JSC Information Satellite Systems Reshetnev (Информационные спутниковые системы имени академика М. Ф. Решетнёва) is a Russian satellite manufacturing company. It is based in the closed city of Krasnoyarsk-26 (today called Zheleznogorsk), Krasnoyarsk Krai near the city of Krasnoyarsk. The company was formerly called NPO PM (short for NPO Prikladnoi Mekhaniki or Applied Mechanics Science-Production Association; NPO stands for Nauchno-proizvodstvennoye obyedineniye, Scientific Production Association).

== History ==
The company was founded in 1959 by Mikhail Reshetnev as the Eastern office of OKB-1. During its history, it has built 27 different space systems and over a thousand individual satellites. In particular, the company was responsible for designing the GLONASS satellite navigation system.
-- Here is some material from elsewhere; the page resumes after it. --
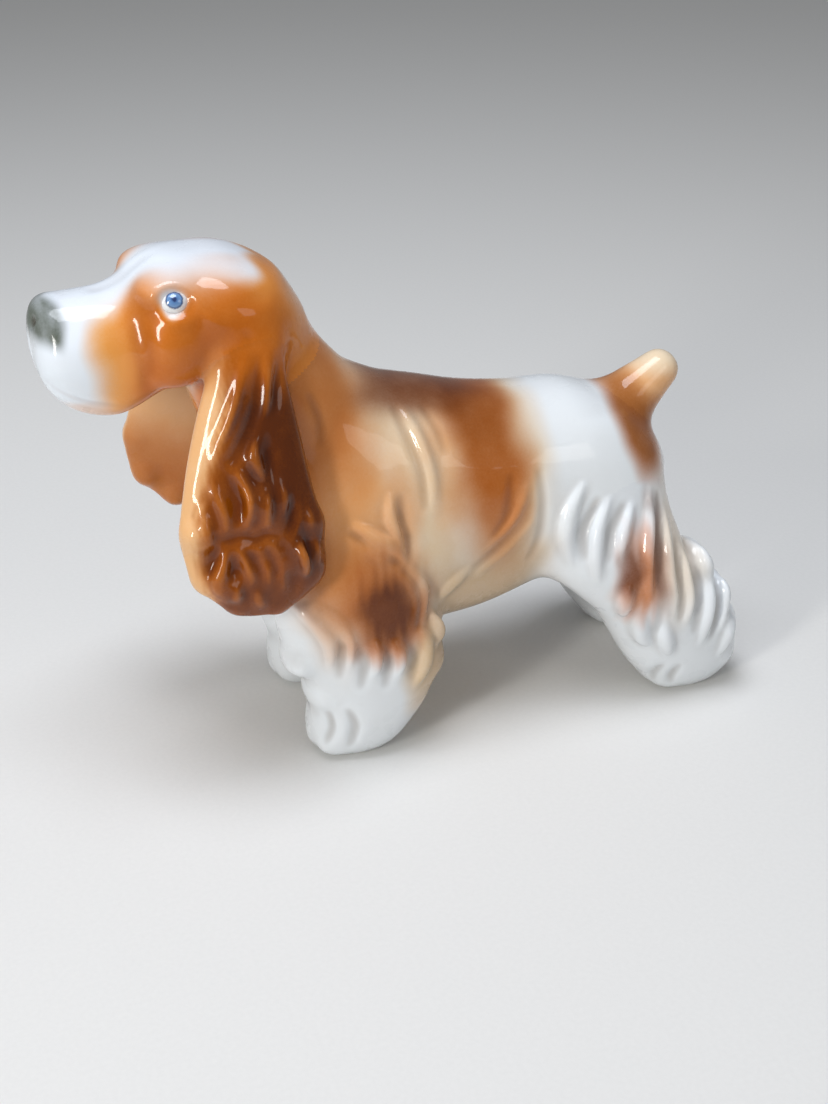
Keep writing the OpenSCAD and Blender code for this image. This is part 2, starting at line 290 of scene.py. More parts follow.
# Height, front and back as shares of the breadth, inside and outside as shares of the thickness
FORELEG = [
    (1.00, 0.32, 0.66, -0.45, -0.12), (0.88, 0.17, 0.79, -0.50, 0.14), (0.74, 0.07, 0.85, -0.54, 0.30),
    (0.60, 0.01, 0.88, -0.54, 0.42), (0.49, 0.00, 0.95, -0.53, 0.48), (0.39, 0.04, 1.03, -0.51, 0.50),
    (0.29, 0.14, 1.05, -0.48, 0.50), (0.19, 0.19, 0.97, -0.46, 0.49), (0.10, 0.17, 0.86, -0.43, 0.44),
    (0.04, 0.20, 0.77, -0.36, 0.36), (0.00, 0.31, 0.67, -0.24, 0.22)]
HIND_LEG = [
    (1.00, -0.24, 0.14, -0.60, -0.18), (0.87, -0.40, 0.31, -0.62, 0.06), (0.74, -0.47, 0.43, -0.60, 0.26),
    (0.64, -0.48, 0.50, -0.57, 0.39), (0.54, -0.42, 0.58, -0.52, 0.47), (0.45, -0.24, 0.72, -0.49, 0.50),
    (0.36, -0.06, 0.86, -0.46, 0.51), (0.25, 0.07, 0.97, -0.44, 0.50), (0.15, 0.18, 1.00, -0.42, 0.46),
    (0.075, 0.29, 0.97, -0.37, 0.39), (0.03, 0.37, 0.91, -0.31, 0.32), (0.00, 0.47, 0.81, -0.20, 0.22)]
EAR = [
    (1.00, 0.56, 0.72, -0.60, 0.02), (0.94, 0.45, 0.76, -0.55, 0.20), (0.84, 0.33, 0.80, -0.45, 0.47),
    (0.72, 0.22, 0.84, -0.30, 0.74), (0.58, 0.12, 0.88, -0.08, 1.02), (0.46, 0.05, 0.91, 0.16, 1.25),
    (0.34, 0.00, 0.95, 0.38, 1.44), (0.22, 0.01, 0.97, 0.55, 1.57), (0.12, 0.10, 0.95, 0.66, 1.60),
    (0.04, 0.25, 0.81, 0.80, 1.52), (0.00, 0.40, 0.64, 0.96, 1.40)]
# Share of the length and of the radius
TAIL = [
    (0.00, 1.70), (0.25, 1.52), (0.50, 1.28), (0.72, 1.06), (0.86, 0.94), (0.94, 0.74),
    (0.985, 0.42), (1.00, 0.12)]


def long_body(stations, front, rear, half_width, high, low, power):
    """A body that runs along Y."""
    rings = []
    for share, width, top, bottom in flowing(stations):
        top, bottom = low + top * (high - low), low + bottom * (high - low)
        half = (0, 0, (top - bottom) / 2)
        rings.append(ring((0, front + share * (rear - front), (top + bottom) / 2),
                          (-width * half_width, 0, 0), half, half, power))
    return loft(rings)


def upright_body(stations, front, breadth, middle_x, thickness, bottom, top, power):
    """A body of level rings, such as a leg or an ear."""
    rings = []
    for share, ahead, behind, inner, outer in flowing(stations):
        y1, y2 = front + ahead * breadth, front + behind * breadth
        x1, x2 = middle_x + inner * thickness, middle_x + outer * thickness
        half = ((x2 - x1) / 2, 0, 0)
        rings.append(ring(((x1 + x2) / 2, (y1 + y2) / 2, bottom + share * (top - bottom)),
                          (0, (y2 - y1) / 2, 0), half, half, power))
    return loft(rings)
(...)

After the dissolution of the Soviet Union, the company lost most of its state financing, and its work force of 8,000 was cut almost in half. In 1995, Information Satellite System signed a co-operation agreement with the French company Thales Alenia Space.

In 2000, the Russian government launched a substantial investment program to revive GLONASS satellite constellation, which provided a massive boost for the company's financial situation.

The company was sanctioned by the US Office of Foreign Assets Control on 15 September 2022 by being added to the OFAC list of "Specially Designated Nationals".

== Products ==
Information Satellite Systems designs and manufactures communications-, TV broadcasting-, navigation- and geodetic satellites. The company is capable of providing a full range of services for the whole lifetime of a satellite mission, including ground-testing, integration and orbital control. In addition, the company also produces ground antennas for satellite communication.

Current activities include being the prime developer of the GLONASS satellite positioning system, and production of the Ekspress series of communications satellites. In addition to communications satellites, the company also produces research spacecraft, such as the Yubileiny research satellite, which was launched in May, 2008.

== Economic aspects ==
The company currently employs about 8,500 people. The company's annual operating budget is 20 billion rubles (US$625 million), of which two-thirds comes from state orders, and a third from commercial orders. Salaries at Information Satellite Systems are twice the national average for engineering graduates. It is the largest satellite producer of the Russian space industry.